→ Short problem: For this exercise, write out exactly, and only, the lines running from the line that contains "The Blender code for this object continues." through the line that contains "THREAD_BORE = 0.00795".

→ Given entries:
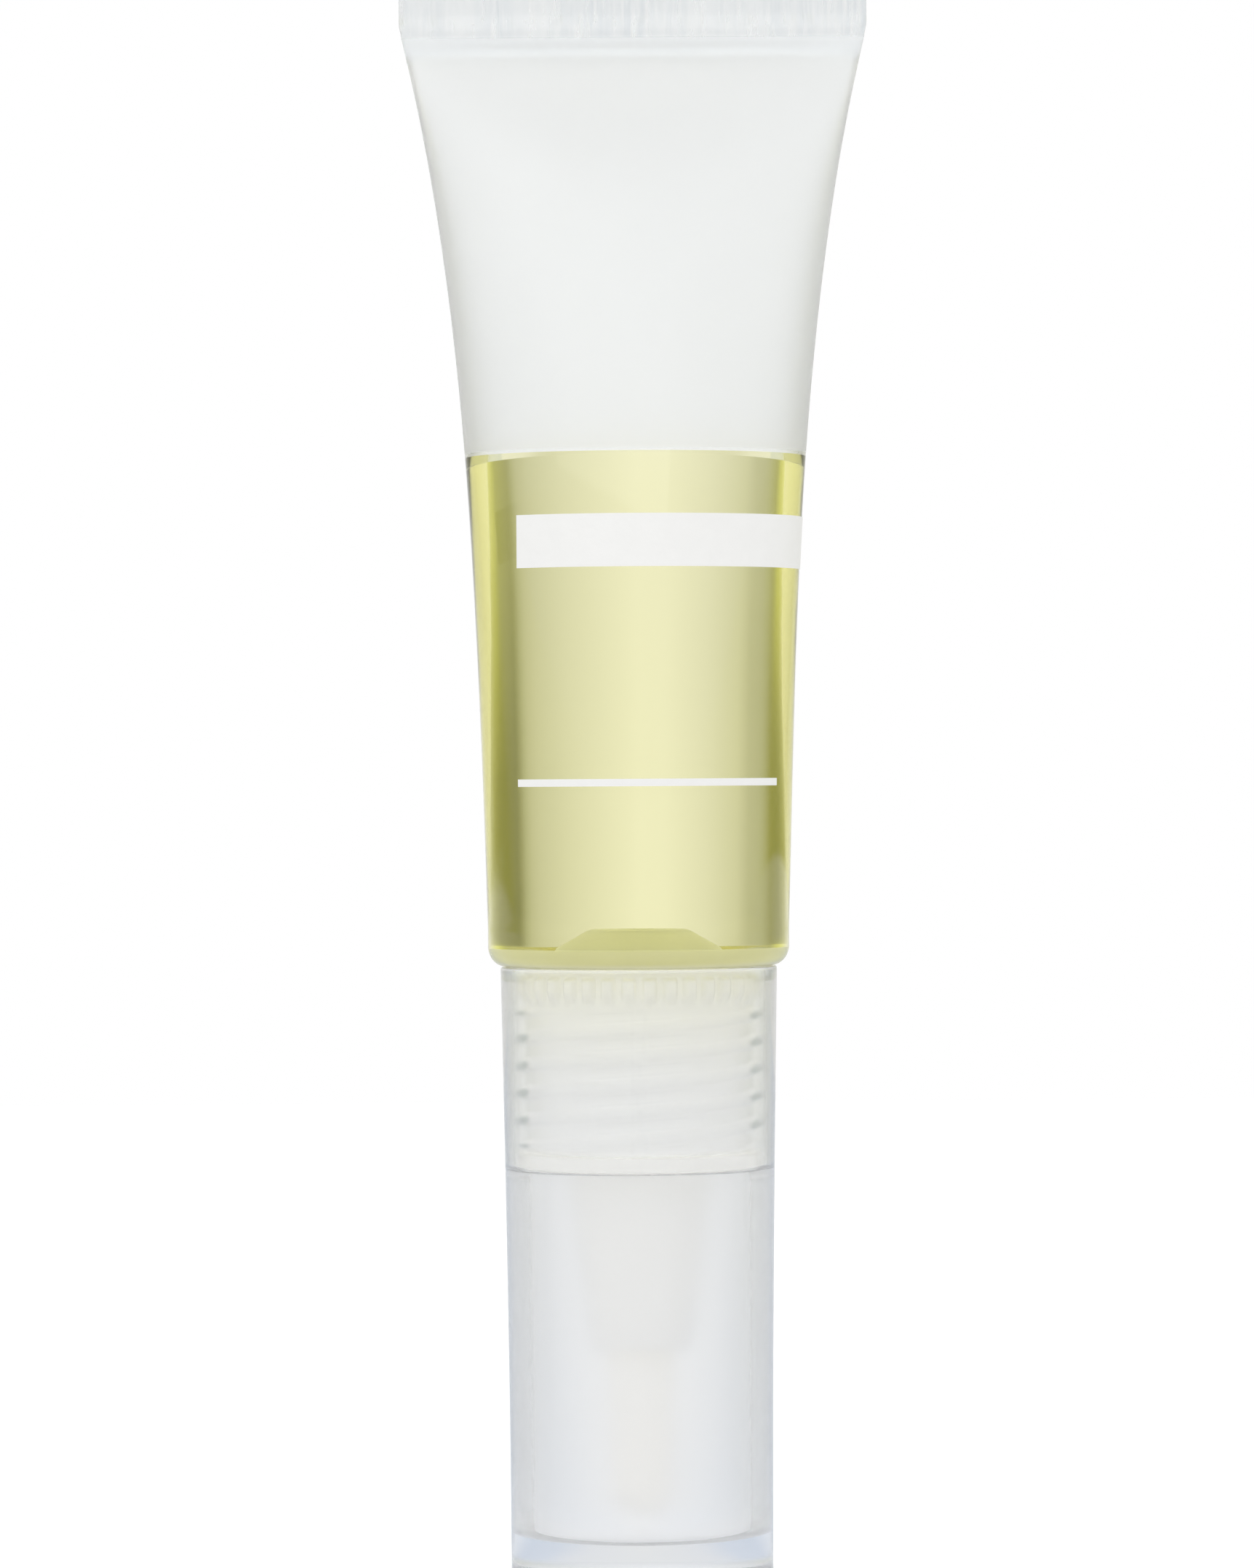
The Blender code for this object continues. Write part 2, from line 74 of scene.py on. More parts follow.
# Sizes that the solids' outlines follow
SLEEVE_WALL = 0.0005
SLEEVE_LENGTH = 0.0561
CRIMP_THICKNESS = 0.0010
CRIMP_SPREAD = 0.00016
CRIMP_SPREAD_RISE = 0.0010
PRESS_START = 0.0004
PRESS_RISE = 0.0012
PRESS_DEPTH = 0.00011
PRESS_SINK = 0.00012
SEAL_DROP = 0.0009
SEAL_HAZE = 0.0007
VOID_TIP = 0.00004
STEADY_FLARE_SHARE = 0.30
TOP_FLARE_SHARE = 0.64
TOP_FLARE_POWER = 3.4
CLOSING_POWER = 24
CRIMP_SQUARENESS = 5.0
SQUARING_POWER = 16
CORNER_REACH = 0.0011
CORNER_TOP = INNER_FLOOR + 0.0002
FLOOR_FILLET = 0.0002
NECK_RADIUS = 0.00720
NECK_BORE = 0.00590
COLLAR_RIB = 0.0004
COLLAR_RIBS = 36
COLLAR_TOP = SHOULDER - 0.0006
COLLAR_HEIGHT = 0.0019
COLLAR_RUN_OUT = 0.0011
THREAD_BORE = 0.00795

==

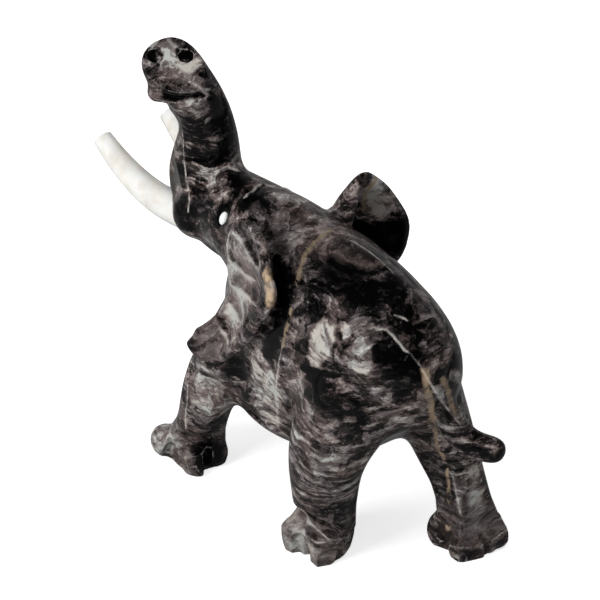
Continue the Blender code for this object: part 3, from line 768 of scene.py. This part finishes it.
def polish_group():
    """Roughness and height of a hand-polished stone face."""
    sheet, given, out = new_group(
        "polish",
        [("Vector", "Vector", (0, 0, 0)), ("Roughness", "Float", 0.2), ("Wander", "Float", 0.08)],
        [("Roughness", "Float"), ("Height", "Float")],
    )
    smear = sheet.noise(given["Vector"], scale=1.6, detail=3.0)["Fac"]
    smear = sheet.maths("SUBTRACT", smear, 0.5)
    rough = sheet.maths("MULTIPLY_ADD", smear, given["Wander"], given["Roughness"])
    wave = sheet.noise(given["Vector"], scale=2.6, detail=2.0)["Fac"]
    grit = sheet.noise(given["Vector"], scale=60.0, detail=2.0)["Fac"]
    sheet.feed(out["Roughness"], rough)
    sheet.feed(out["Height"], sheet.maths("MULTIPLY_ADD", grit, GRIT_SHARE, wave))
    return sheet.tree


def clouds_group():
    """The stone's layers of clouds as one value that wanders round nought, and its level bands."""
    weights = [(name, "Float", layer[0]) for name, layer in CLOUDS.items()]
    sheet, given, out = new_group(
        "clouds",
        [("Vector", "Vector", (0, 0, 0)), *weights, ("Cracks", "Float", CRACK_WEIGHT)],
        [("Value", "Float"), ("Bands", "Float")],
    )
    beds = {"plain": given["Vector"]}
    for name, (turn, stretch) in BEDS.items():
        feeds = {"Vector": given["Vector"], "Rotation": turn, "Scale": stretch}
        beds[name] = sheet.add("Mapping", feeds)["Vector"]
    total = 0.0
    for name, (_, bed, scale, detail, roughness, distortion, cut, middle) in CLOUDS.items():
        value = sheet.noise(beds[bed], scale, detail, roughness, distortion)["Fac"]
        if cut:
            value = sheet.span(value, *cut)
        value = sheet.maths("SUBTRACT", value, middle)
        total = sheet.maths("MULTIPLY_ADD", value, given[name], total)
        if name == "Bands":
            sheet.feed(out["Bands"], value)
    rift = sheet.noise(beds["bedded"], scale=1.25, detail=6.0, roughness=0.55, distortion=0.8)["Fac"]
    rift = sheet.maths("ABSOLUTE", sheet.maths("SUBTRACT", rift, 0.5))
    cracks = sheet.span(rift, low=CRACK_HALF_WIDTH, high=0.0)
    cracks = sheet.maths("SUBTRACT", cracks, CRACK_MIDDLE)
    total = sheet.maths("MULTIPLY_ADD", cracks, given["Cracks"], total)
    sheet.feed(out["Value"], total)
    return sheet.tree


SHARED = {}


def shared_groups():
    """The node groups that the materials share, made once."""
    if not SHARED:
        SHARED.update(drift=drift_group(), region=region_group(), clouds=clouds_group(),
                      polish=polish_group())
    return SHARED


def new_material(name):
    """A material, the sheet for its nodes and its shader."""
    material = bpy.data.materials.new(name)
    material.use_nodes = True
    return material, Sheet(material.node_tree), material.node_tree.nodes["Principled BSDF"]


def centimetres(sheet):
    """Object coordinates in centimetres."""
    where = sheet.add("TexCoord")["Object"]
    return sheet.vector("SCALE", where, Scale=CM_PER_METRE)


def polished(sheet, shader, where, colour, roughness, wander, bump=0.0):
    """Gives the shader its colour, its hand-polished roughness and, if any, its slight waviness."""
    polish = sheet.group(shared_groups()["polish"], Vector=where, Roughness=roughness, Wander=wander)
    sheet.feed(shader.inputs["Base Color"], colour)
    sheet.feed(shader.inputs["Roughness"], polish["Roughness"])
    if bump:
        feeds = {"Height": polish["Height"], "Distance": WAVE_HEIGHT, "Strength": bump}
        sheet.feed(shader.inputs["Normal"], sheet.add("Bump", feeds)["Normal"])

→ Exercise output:
The Blender code for this object continues. Write part 2, from line 74 of scene.py on. More parts follow.
# Sizes that the solids' outlines follow
SLEEVE_WALL = 0.0005
SLEEVE_LENGTH = 0.0561
CRIMP_THICKNESS = 0.0010
CRIMP_SPREAD = 0.00016
CRIMP_SPREAD_RISE = 0.0010
PRESS_START = 0.0004
PRESS_RISE = 0.0012
PRESS_DEPTH = 0.00011
PRESS_SINK = 0.00012
SEAL_DROP = 0.0009
SEAL_HAZE = 0.0007
VOID_TIP = 0.00004
STEADY_FLARE_SHARE = 0.30
TOP_FLARE_SHARE = 0.64
TOP_FLARE_POWER = 3.4
CLOSING_POWER = 24
CRIMP_SQUARENESS = 5.0
SQUARING_POWER = 16
CORNER_REACH = 0.0011
CORNER_TOP = INNER_FLOOR + 0.0002
FLOOR_FILLET = 0.0002
NECK_RADIUS = 0.00720
NECK_BORE = 0.00590
COLLAR_RIB = 0.0004
COLLAR_RIBS = 36
COLLAR_TOP = SHOULDER - 0.0006
COLLAR_HEIGHT = 0.0019
COLLAR_RUN_OUT = 0.0011
THREAD_BORE = 0.00795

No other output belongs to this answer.